Simply put, conceptual photography is a type of photography that illustrates an idea. But, don’t most photographs illustrate an idea, or at least a thought, an event, a person, place or thing? Can a person, place or thing also be an idea?

According to Merriam Webster (if you haven’t already guessed, I love the dictionary. Both a real paper dictionary, and the app on my phone!):

            Idea (noun) – something you imagine or picture in your mind.

So with this definition, I’m going to say yes, a person, place or thing can be imagined or pictured in my mind. And, with some creative effort, illustrated via the photographic process into a tangible image. Conceptual photography is a lot of fun. It’s often creating a photo illustration that tells a story, or something that is symbolic, or often it is an idea or symbol that can have different meanings to different people.

Take the image I’ve posted for example. I found this little church on a field trip with my students, and I noticed at just the right angle, I could get a cross within a cross. Now, for some, this image can symbolize a strongly held religious belief – for example both a present (close up cross) and future (distant cross) life in the church, or it could reference the constraints of religion – one cross “boxing in” the other. So, either way, you could read this image to mean two completely different ideas. How would you know what I meant? Well, you don’t, unless this image was to illustrate an idea or story that accompanies the image, or maybe if you knew me really well. But then, you still might not know the answer. Either way, it’s up to you to decide what the image means to you!

Religion
Religion

I have always enjoyed looking for symbols, or the meaning of the arrangement or placement of objects in a photograph, or other work of art like a painting. I just saw this interesting YouTube video (https://www.youtube.com/watch?v=iQ_ftM0ZXy8) about this very idea. It is interesting how the curator describes what each element in a still life might mean. So, next time you look at a photograph of a bowl of fruit, or a simple insect sitting on a table, think about what the artist may have intended for that simple object to mean. Or, look for these subtle arrangements like my cross within a cross when you’re out and about, camera in hand!

Words of Wisdom

Anticipation
Anticipation

More than once I’ve thought of a statement I’ve heard on many occasions, “The best camera you have is the one that is with you.” Several people have been credited with saying this, or some variation of this statement, but bottom line, it’s the truth! Especially important today, in this new world of cellphone cameras, and pretty darn amazing, compact or mini-DSLRs!

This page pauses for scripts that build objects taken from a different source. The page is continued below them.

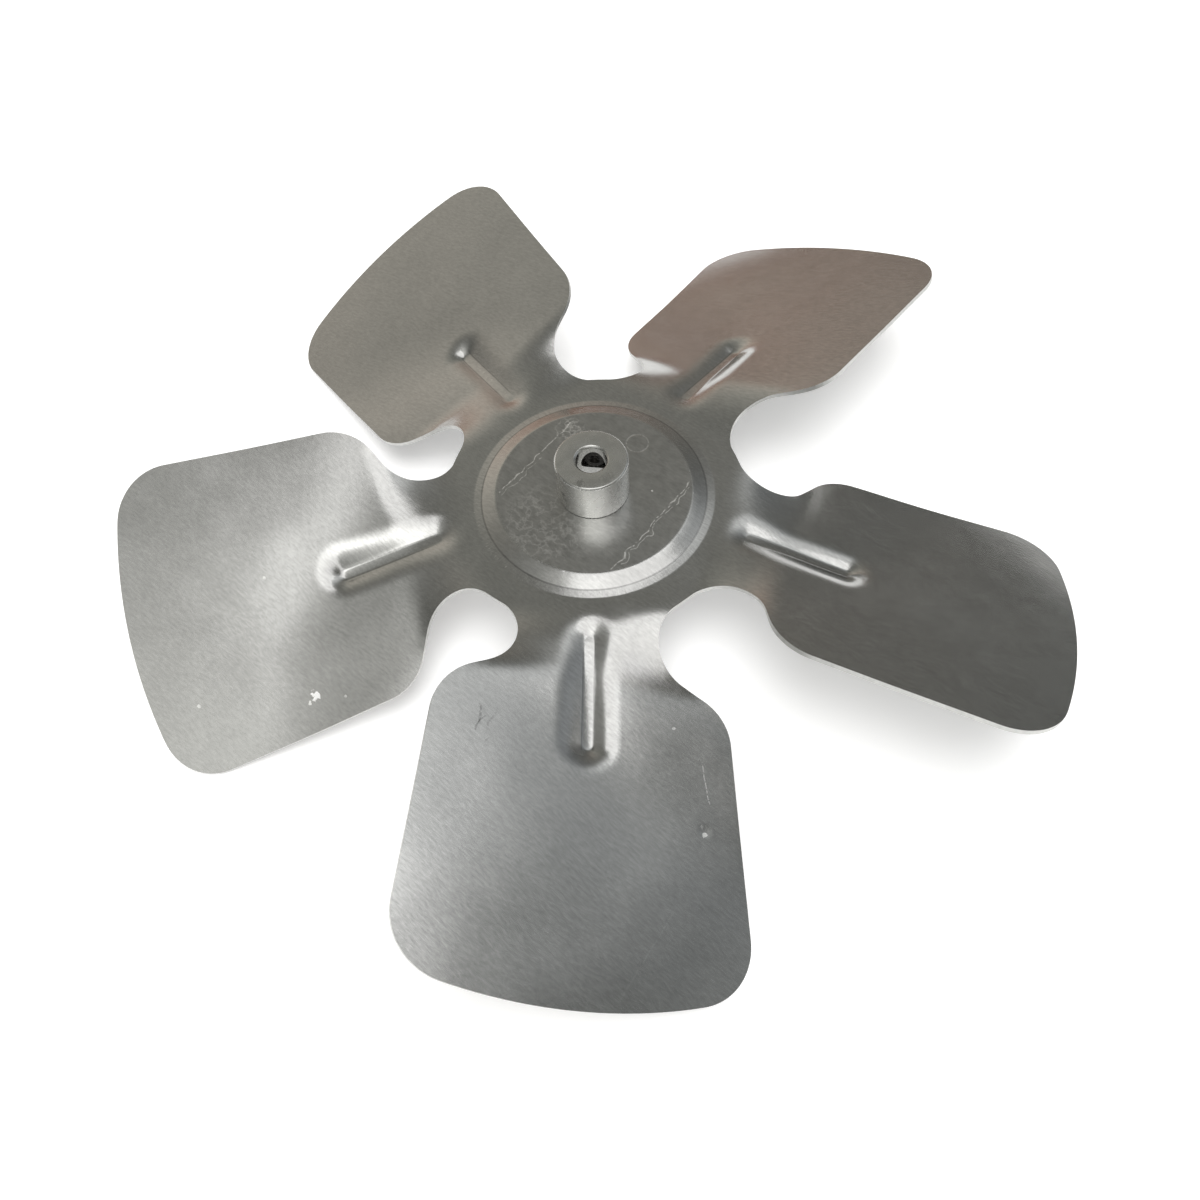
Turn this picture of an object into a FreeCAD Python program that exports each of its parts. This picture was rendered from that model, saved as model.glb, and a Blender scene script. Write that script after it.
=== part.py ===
import FreeCAD, Part
import math
import os

# Axial fan impeller: a pressed aluminium blade sheet, a turned hub boss and its set screw.
# Sizes are in millimetres and degrees. The origin is on the shaft axis, level with the upper
# face of the flat web that the blades grow from. +Z points out of the boss, and the rib of
# the first blade points along -Y.

# Whole fan
blade_count = 5
swept_diameter = 254.0
sheet_thickness = 1.2
first_blade_azimuth = -90.0

# Raised centre disc and the ring wall round it
disc_rise = 2.0
disc_flat_radius = 25.9
crest_radius = 1.6
wall_angle = 22.6
toe_angle = 11.0
toe_width = 2.2

# Blade form: each blade twists out of the flat web, droops a little and is slightly arched
twist_start = 37.3
twist_start_softness = 4.0
twist_end = 52.8
twist_end_softness = 2.5
pitch_angle = 21.4
pitch_station = 80.0
pitch_gain = 0.056
camber_radius = 1200.0
droop_angle = 4.8
droop_start = 41.7
droop_softness = 4.9

# Stiffening rib, pressed down into the root of each blade
rib_mouth = 38.2
rib_mouth_length = 2.2
rib_length = 28.2
rib_depth_at_mouth = 1.4
rib_depth_at_end = 2.4
rib_floor_half_width = 1.2
rib_flank_width = 4.2

# Blank outline in plan, seen from the boss: left of the rib is the trailing side, which runs
# anticlockwise of it, and right of the rib is the leading side
trailing_notch_centre = (42.7, 27.5)
trailing_notch_radius = 10.5
trailing_neck_angle = -27.9
trailing_neck_straight = 6.2
trailing_shoulder_radius = 12.6
trailing_edge_angle = 4.1
trailing_corner_radius = 14.0
leading_notch_centre = (42.4, 28.4)
leading_notch_radius = 11.0
leading_neck_angle = -26.5
leading_neck_straight = 3.4
leading_shoulder_radius = 14.5
leading_edge_angle = 4.5
leading_corner_radius = 14.5
tip_arc_radius = 116.5
tip_reach_azimuth = 15.6

# Turned hub boss, staked through the centre disc
boss_diameter = 19.05
boss_height = 12.7
boss_edge_chamfer = 0.4
bore_diameter = 7.94
bore_chamfer = 0.5
shank_diameter = 14.2
shank_clearance = 0.05
stake_overhang = 1.3
stake_thickness = 1.5
stake_chamfer = 0.5

# Socket set screw in a radial hole through one side of the boss
screw_diameter = 6.35
screw_clearance = 0.05
screw_length = 4.76
screw_clear_of_shaft = 0.1
screw_end_chamfer = 0.5
screw_socket_flats = 3.18
screw_socket_depth = 2.2
screw_cup_diameter = 3.2
screw_cup_depth = 0.9
screw_azimuth = 84.0
screw_below_top = 5.4

# Poles and sections that carry the pressed form
bend_step = 1.5
field_step = 6.5
side_step = 16.0
spline_degree = 3
rib_section_count = 9

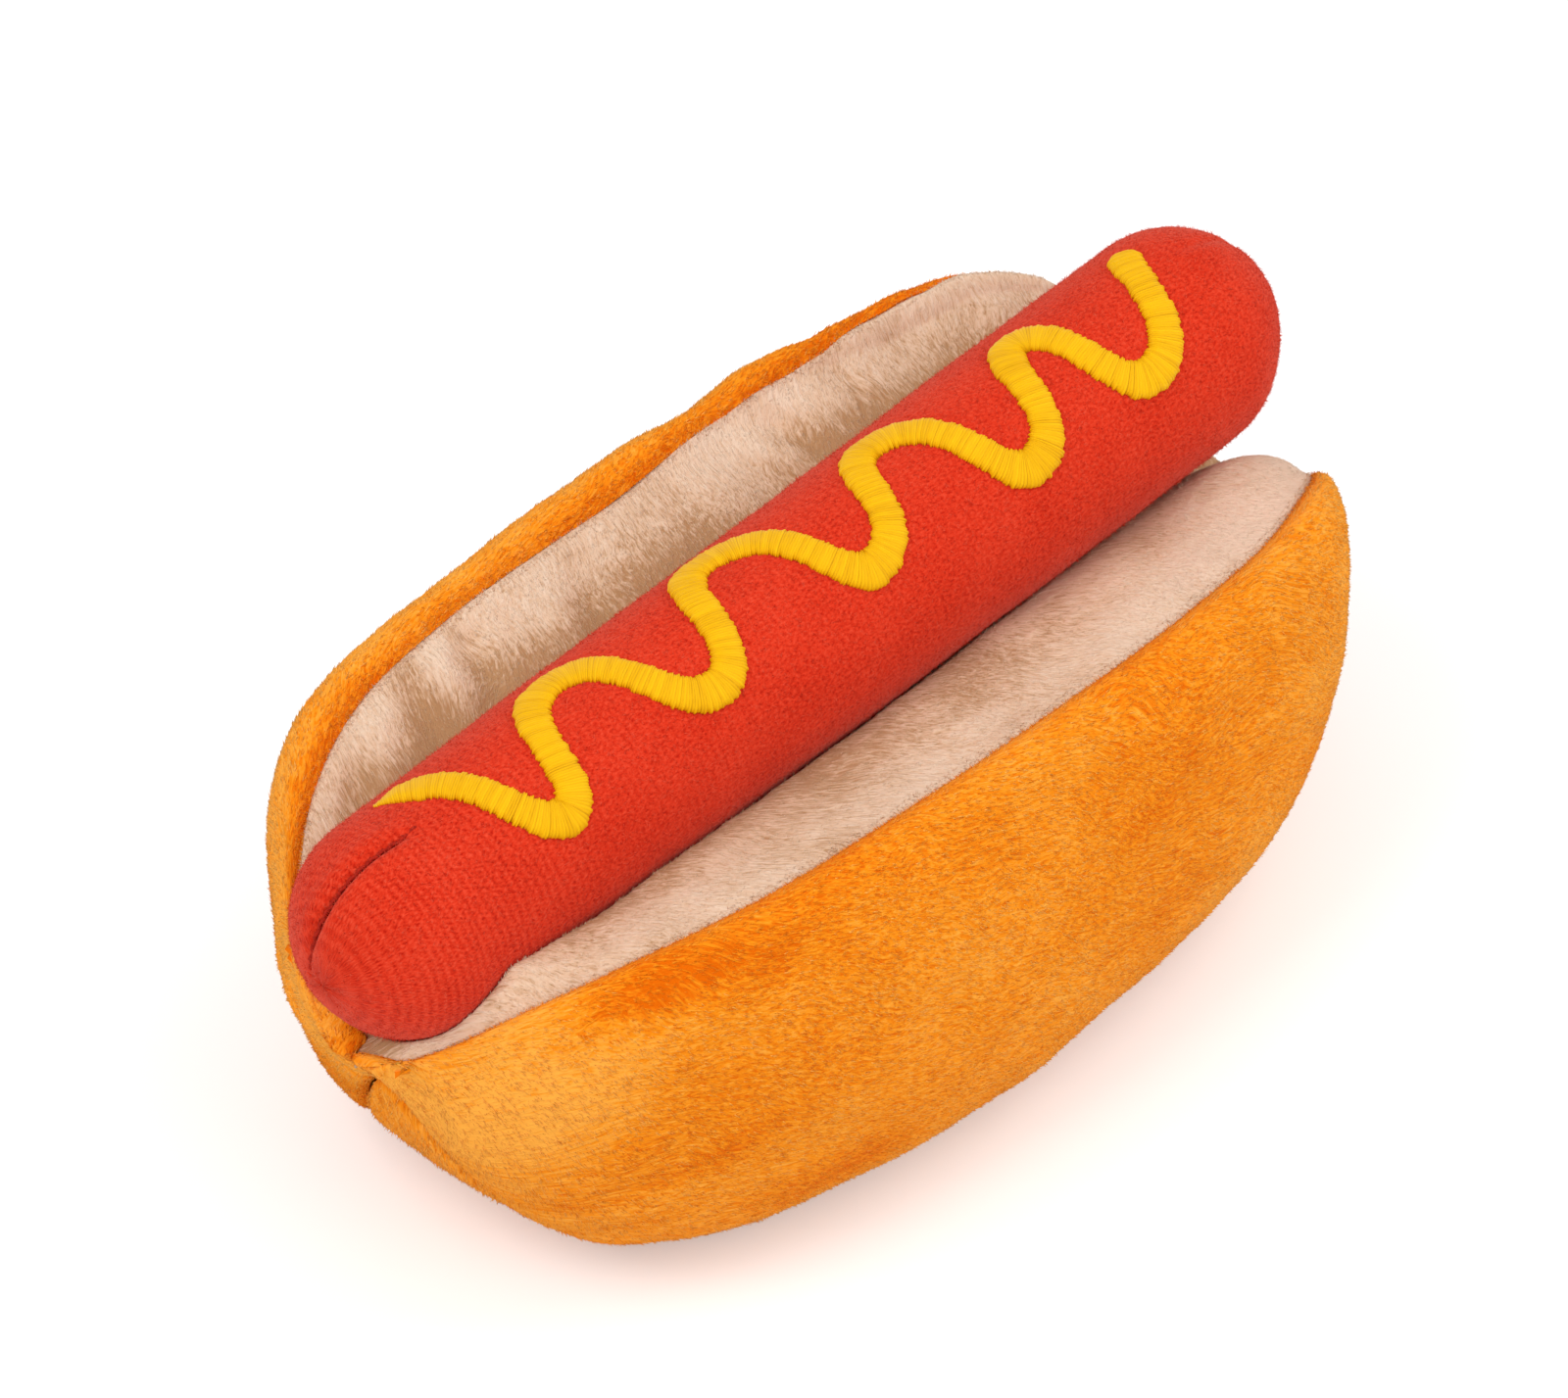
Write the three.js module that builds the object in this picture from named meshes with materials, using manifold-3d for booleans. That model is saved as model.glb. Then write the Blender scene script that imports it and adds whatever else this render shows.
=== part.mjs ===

Coming from me, this is a pretty bold leap, as I’ve always, always considered myself a purist of sorts. Someone who cherishes each and every one of my film cameras, and who loves the experience in the darkroom. I’ve grown to love my DSLR, too! What an amazing tool, and how much fun I’ve had using it, especially to photograph my dogs. But, what about this iPhone camera? You know, it’s easy for people like me, yes, I admit it, to look at those cameras as less than. Less than what? Less than a traditional process using silver halides and light sensitive emulsions? But then, I say, heck Angela, you shoot with a $20 plastic Holga and enjoy the heck out of it. Oh, and don’t try to buy a Holga today for $20…that was in 1991. Today, you can expect to pay closer to $40. But, I digress. Yes, the iPhone can produce amazing images and sometimes it’s the only thing on your person!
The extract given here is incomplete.